You will hear resistance from engineers: “I need production access for debugging, and I need it now, not after an approval workflow.” Fair point. Handle it with tiered access. Read-only production access (logs, metrics, traces) should be broadly available without JIT. Write access to production data and infrastructure changes requires JIT. Emergency break-glass access exists as a documented, audited bypass for genuine Severity 1 incidents. This pairs naturally with cloud-native architecture patterns where observability reduces the need for direct production access.

Cross-Account Trust Architecture

Multi-account AWS architecture is a security best practice: production isolated, development separated, shared services in dedicated accounts. But the cross-account trust relationships that make this work are their own attack surface if not governed carefully. And they’re almost never governed carefully.

Every cross-account role trust policy should specify exact role ARNs in the trust condition, not entire account IDs. A trust policy that says “Account A can assume this role” means every identity in Account A can assume it. A trust policy that says “arn:aws:iam::ACCOUNT_A:role/cicd-deployer can assume this role” restricts it to a single, specific identity. That specificity is the difference between controlled access and an open door.

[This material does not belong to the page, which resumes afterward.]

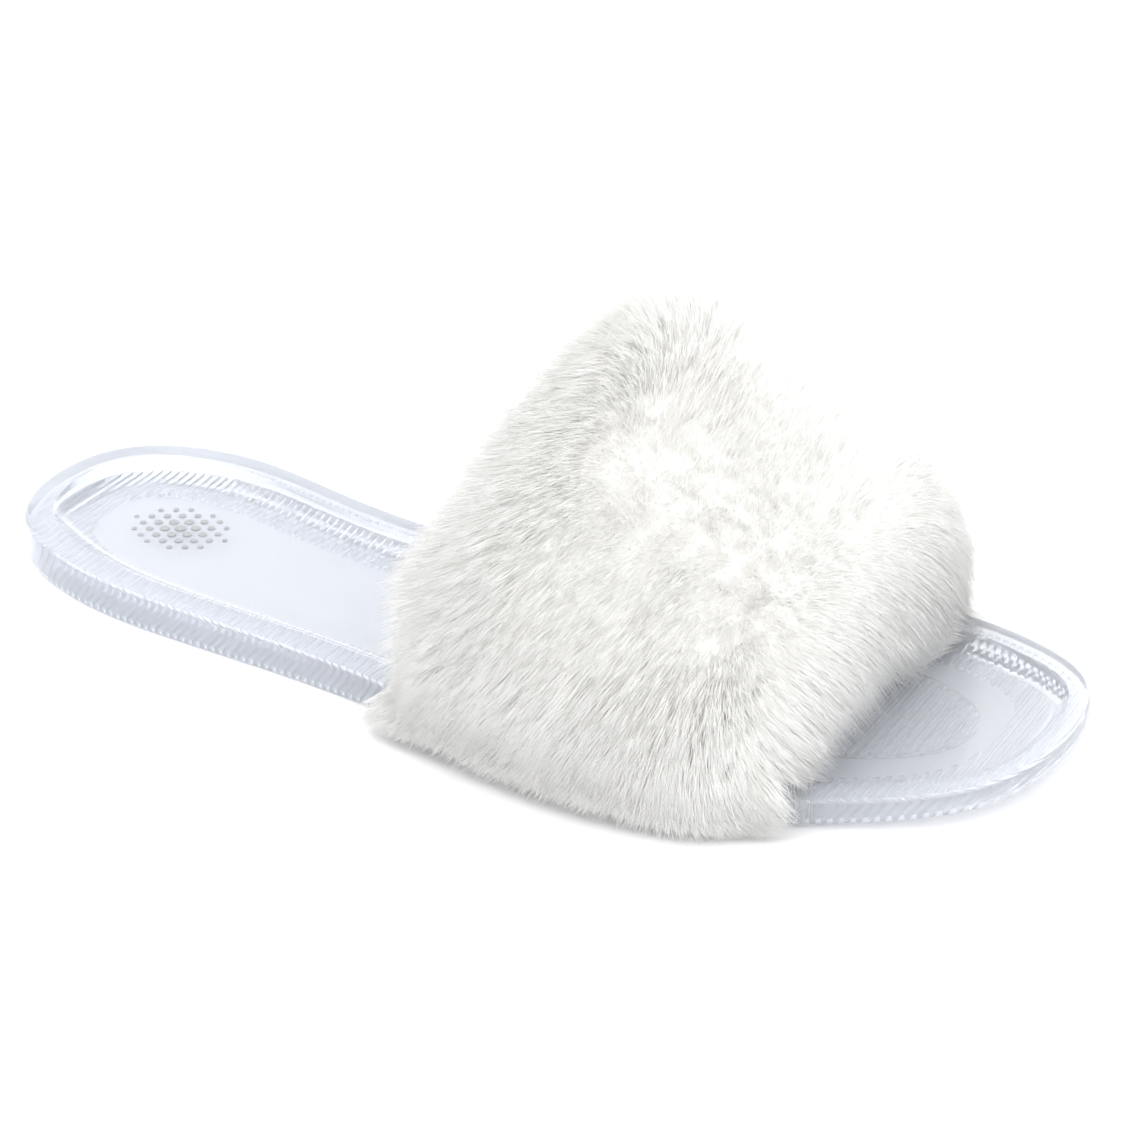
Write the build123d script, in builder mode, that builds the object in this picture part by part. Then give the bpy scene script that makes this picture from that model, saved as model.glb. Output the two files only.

Audit cross-account trust relationships quarterly. They are the IAM equivalent of firewall rules: created for specific purposes, rarely reviewed, and gradually accumulating into an accidental architecture that nobody fully understands. Every trust relationship should have an associated comment or tag explaining why it exists and when it should be reviewed. The cloud-native IAM practices that prevent trust relationship sprawl start with this documentation at creation time. If you can’t explain why a trust relationship exists, it probably shouldn’t.